Additionally, he missed an opportunity to show these folks how they could give themselves a boost when their culture tries to hold them back. Some of the young people took advantage of the two steps and made them leaps while others just took two normal steps forward. Several who got an advantage couldn’t have run fast if their life was on the line, while some left at the gate could have potentially passed even those who had a head start.
And life is like that. There are as many with “privilege” who take it for granted and waste it as there are those with none who use every speck as an opportunity to advance.
The professor also neglected to demonstrate that each of them have a bit of advantage over most of the world simply because they were raised in the United States of America. He didn’t ask who had running water and electricity. Some of those kids need reminded that as bad as they think they have it, there is always someone else who has it worse. And a few of those raised in those other countries have taken advantage of what they do have and have made it big in American sports, taking their new privilege back to their village and paying it forward.
I get it not everyone has all of the same opportunities as others. And I believe those who’ve gotten any blessing at all need to learn early to share those blessings with those who have less. Plus, I don’t want to minimize the despicable thing called discrimination, I realize it still exists, and it’s wrong . . . it’s just wrong. No one should be judged on the color of their skin, their gender, their religious or any other preferences. Every person who has integrity and is qualified and willing to do the job and work hard should be giving the same consideration.

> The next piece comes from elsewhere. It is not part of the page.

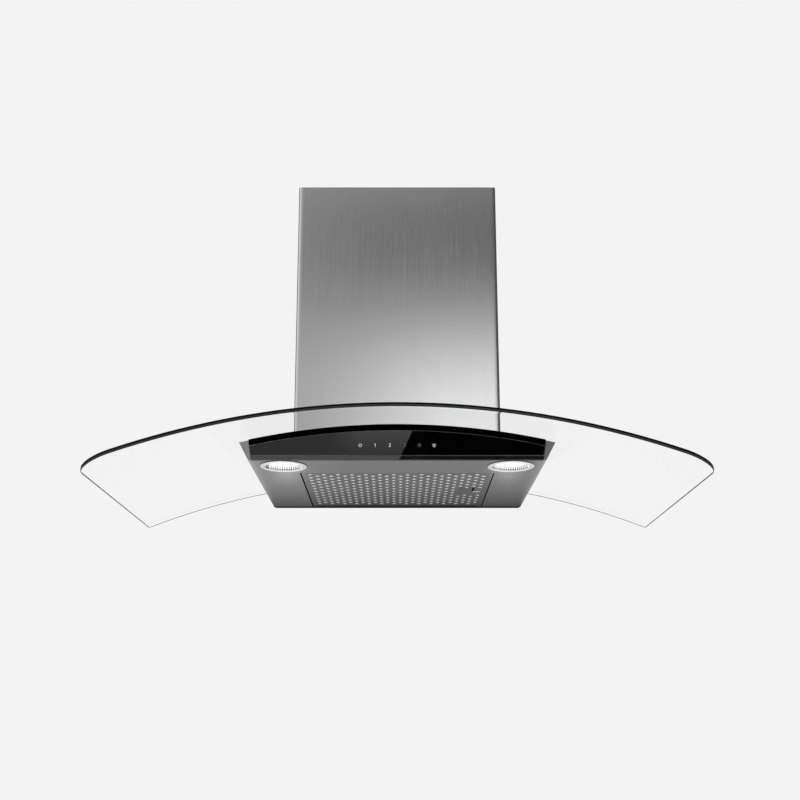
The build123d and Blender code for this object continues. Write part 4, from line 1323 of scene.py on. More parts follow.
@dataclass
class Lamp:
    """One round lamp: ring with a painted glow on a sleeve painted dark as shade, domed lens,
    faceted cup and base.

    The dome is given by its rim's height and its bulge, the ring's painted glow by its middle and
    its fall to the sides, and a dull facet's painted glint by its least value and its swing. The
    share of painted dashes that are dark is given over the turn, from 0 to 1 round the lamp.
    """

    side: str
    sign: int
    spacing: float = 0.347
    depth: float = 0.337
    bezel: float = 0.03675
    window: float = 0.0270
    neck: float = 0.0305
    bore: float = 0.0286
    lens: float = 0.0284
    proud: float = 0.0017
    flank: float = 0.0012
    soft: float = 0.0005
    lip: float = 0.001
    wall_reach: float = 0.0009
    sleeve: float = 0.022
    lens_top: float = 0.0015
    dome: tuple[float, float] = (0.0002, 0.0008)
    cup: float = 0.0125
    cup_gap: float = 0.0006
    throat: float = 0.0080
    groove: float = 0.0007
    dash_pairs: int = 48
    facets: int = 48
    bands: int = 5
    ring_glow: tuple[float, float] = (0.84, 0.42)
    dark_dash_share: Stops = ((0.0, 0.0), (0.04, 0.4), (0.10, 0.95), (0.38, 0.95), (0.42, 1.0),
                          (0.54, 1.0), (0.57, 0.0), (1.0, 0.0))
    dense_from: float = 0.42
    line_tone: float = 0.25
    dull_share: float = 0.3
    dull_tone: tuple[float, float] = (0.5, 0.4)
    lined_share: float = 0.3
    line_seed: int = 21
    facet_seed: int = 7

    @property
    def centre(self) -> tuple[float, float, float]:
        """Centre of the lamp in the underside."""
        return (self.sign * self.spacing / 2, -self.depth, UNDERSIDE)

    def build(self, palette: Palette) -> None:
        """The ring, the lens, the cup and the base.

        Args:
            palette: the hood's finishes.
        """
        self.build_ring(palette)
        self.build_lens(palette)
        self.build_cup(palette)
        palette.dress("cast_aluminium", f"lamp_base_{self.side}")

    def build_ring(self, palette: Palette) -> None:
        """Ring with its face and inner wall, and the sleeve that holds it.

        The ring's face has a painted glow that falls off towards its sides, and its inner wall
        carries painted dark dashes on a bright glow, which stand for the cup's glints, with the
        densest run at the left.

        Args:
            palette: the hood's finishes.
        """
        crown = np.radians(np.linspace(0, 90, 6))
        brim = self.bezel - self.flank
        outer = np.stack([brim - self.soft + self.soft * np.cos(crown),
                          -self.proud + self.soft * (1 - np.sin(crown))], -1)
        inner = np.stack([self.window + self.lip - self.lip * np.sin(crown),
                          -self.proud * np.cos(crown)], -1)
        face = np.concatenate([outer, inner, [(self.window, 0.0), (self.bore, 0.0)]])
        # The sleeve's profile takes in the ring's outer flank, and both are dark grey, a painted
        # shade at the ring's outer edge.
        sleeve = np.array([(self.bore, 0.0), (self.bore, self.sleeve), (self.neck, self.sleeve),
                           (self.neck, 0.0), (self.bezel, 0.0), (brim, -self.proud + self.soft)])
        piece = make_piece(
            f"lamp_ring_{self.side}",
            [turned(face, self.centre, 2 * self.dash_pairs),
             turned(sleeve, self.centre, 2 * self.dash_pairs, 1)],
            [palette["lamp_ring"], palette["lamp_edge_shade"]], ROOT,
            (f"lamp_bezel_{self.side}",))
        off = face_middles(piece, self.centre)
        reach = np.linalg.norm(off[:, :2], axis=1)
        middle, fall = self.ring_glow
        # Painted light: the ring's glow falls off towards its sides, and the inner wall takes the
        # painted dashes.
        glow = middle - fall * (off[:, 0] / self.bezel) ** 2
        write_glint(piece, np.where(reach < self.window + self.wall_reach, self.lines(off), glow))

    def build_lens(self, palette: Palette) -> None:
        """Lens with a flat top, whose lower face bulges down as a quarter of a cosine.

        Args:
            palette: the hood's finishes.
        """
        share = np.linspace(0, 1, 10)
        rim, bulge = self.dome
        dome = np.stack([self.lens * share, rim - bulge * np.cos(share * math.pi / 2)], -1)
        dome[0, 0] = ON_AXIS
        top = np.array([(self.lens, self.lens_top), (ON_AXIS, self.lens_top)])
        make_piece(f"lamp_window_{self.side}",
                   [turned(np.concatenate([dome, top]), self.centre, 64)],
                   [palette["lamp_glass"]], ROOT, (f"lamp_lens_{self.side}",))

    def lines(self, off: np.ndarray) -> np.ndarray:
        """Painted glow of the ring's inner wall: dark dashes on a bright ground, by the angle of
        a point, which stand for the cup's glints.

        Args:
            off: points measured from the lamp's centre.

        Returns:
            The glow at each point.
        """
        draw = np.random.default_rng(self.line_seed + self.sign)
        tone, kept = draw.random((2, 2 * self.dash_pairs))
        turn = np.arctan2(off[:, 1], off[:, 0]) / (2 * math.pi) % 1
        line = np.floor(turn * 2 * self.dash_pairs).astype(int)
        share = graded(turn, self.dark_dash_share)
        dark = ((line % 2 == 0) | (turn > self.dense_from)) & (kept[line] < share)
        return np.where(dark, self.line_tone * tone[line] ** 2, 1.0)

    def build_cup(self, palette: Palette) -> None:
        """Faceted bowl: quarter-ellipse bands of flat facets, each glowing with its own painted
        glint.

        Radius and height follow a quarter ellipse from the rim to the throat. Every second
        facet of a band is turned a little inward. The facets' glow is a painted reflection of the
        lamp:
        some facets glow duller by chance, and the lowest ones carry on the painted dashes of the
        ring's inner wall.

        Args:
            palette: the hood's finishes.
        """
        steps = 2 * self.facets
        angle = np.linspace(0, math.pi / 2, self.bands + 1)
        radius = self.throat + (self.lens - self.cup_gap - self.throat) * np.cos(angle)
        height = self.lens_top + self.cup * np.sin(angle)
        turn = np.linspace(0, 2 * math.pi, steps, endpoint=False)
        groove = np.where(np.arange(steps) % 2 == 0, 0.0, self.groove)
        r = radius[:, None] - groove[None, :] * np.sin(angle * 2)[:, None]
        points = np.stack([
            self.centre[0] + r * np.cos(turn), self.centre[1] + r * np.sin(turn),
            self.centre[2] + height[:, None] + 0 * turn], -1)
        bowl = grid_surface(points, round_columns=True)
        chip_height = self.lens_top + self.cup
        chip = turned(np.array([(self.throat, chip_height), (ON_AXIS, chip_height)]),
                      self.centre, steps)
        piece = make_piece(f"lamp_cup_{self.side}", [bowl, chip], [palette["lamp_mirror"]], ROOT,
                           (f"lamp_reflector_{self.side}",), sharp=12.0)
        middles = face_middles(piece, self.centre)
        count = len(middles)
        draw = np.random.default_rng(self.facet_seed + self.sign)
        low, swing = self.dull_tone
        # Painted glints: each facet glows, some duller by chance.
        glint = np.where(draw.random(count) < self.dull_share, low + swing * draw.random(count),
                         1.0)
        lowest = middles[:, 2] < self.lens_top + self.lined_share * self.cup
        write_glint(piece, np.where(lowest, self.lines(middles), glint))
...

However, I wish the media and those who are passionate about the discussion would start calling this divisive new title they’ve created what it really is . . . cultural privilege. And I wish they’d stop making it sound like a bad thing. It’s a beautiful gift, one that should be cherished, not one to be ashamed of. It’s a gift that comes with a lot of responsibility, including the responsibility to help the less fortunate and treat every person with dignity and respect.
You see when we call it by what it is, we make it something that can be changed. If it’s white male privilege, I can’t overcome it. I can not change my gender. My black friend can not change his skin. But a family can change their culture. They can refuse to embrace those stereotypes which hold them back. They can put higher expectations on their children, and make them believe they can attain those expectations. Integrity can be taught and caught. Having a good work ethic can be instilled, and molding a person who believes He is a person of value can be accomplished. It’s more difficult when you are forced to live in a downtrodden culture, but it can be done. I know sometimes they’re hard to find, but there are churches who embrace every person who walks through the door and are just itching to help a family who wants to change their culture. One of my goals for my children was to surround them with a lot of adults who shared my values so they knew it wasn’t just me who had high expectations for them, and every mother in America can do that same thing.
It’s not white privilege. There are a lot of males of European descent who are living in poverty in America. Too many are caught in the culture of single parent homes and a latchkey lifestyle. More and more young people of every gender, color and ethnicity are turning to drugs and making unhealthy choices, and often it’s not their fault. They are being raised in a culture that cultivates unhealthy choices.
I personally wish I could do more, but I do what I can. I try to mentor the young people Christ allows me to encounter, and I sponsor a couple of kids from other countries so they too can be raised out of the culture of poverty and realize someone from across the world cares.
It’s an elephant sized problem, but I believe it begins by taking the focus off of color, ethnicity and gender. Don’t tell kids they are automatically limited by things they can’t change. Help them to see that all of their limitations are just roadblocks, things that can be conquered with hard work. Yes, they may have to work harder than others, but changing color, ethnicity and gender are impossible, so let’s not give these any attention. The roadblocks the underprivileged face are not insurmountable, but they are roadblocks. There will be climbing, pushing, moving and hard work needed to get past them. And perhaps a little reminder of the proper way to eat an elephant . . . just one bite at a time.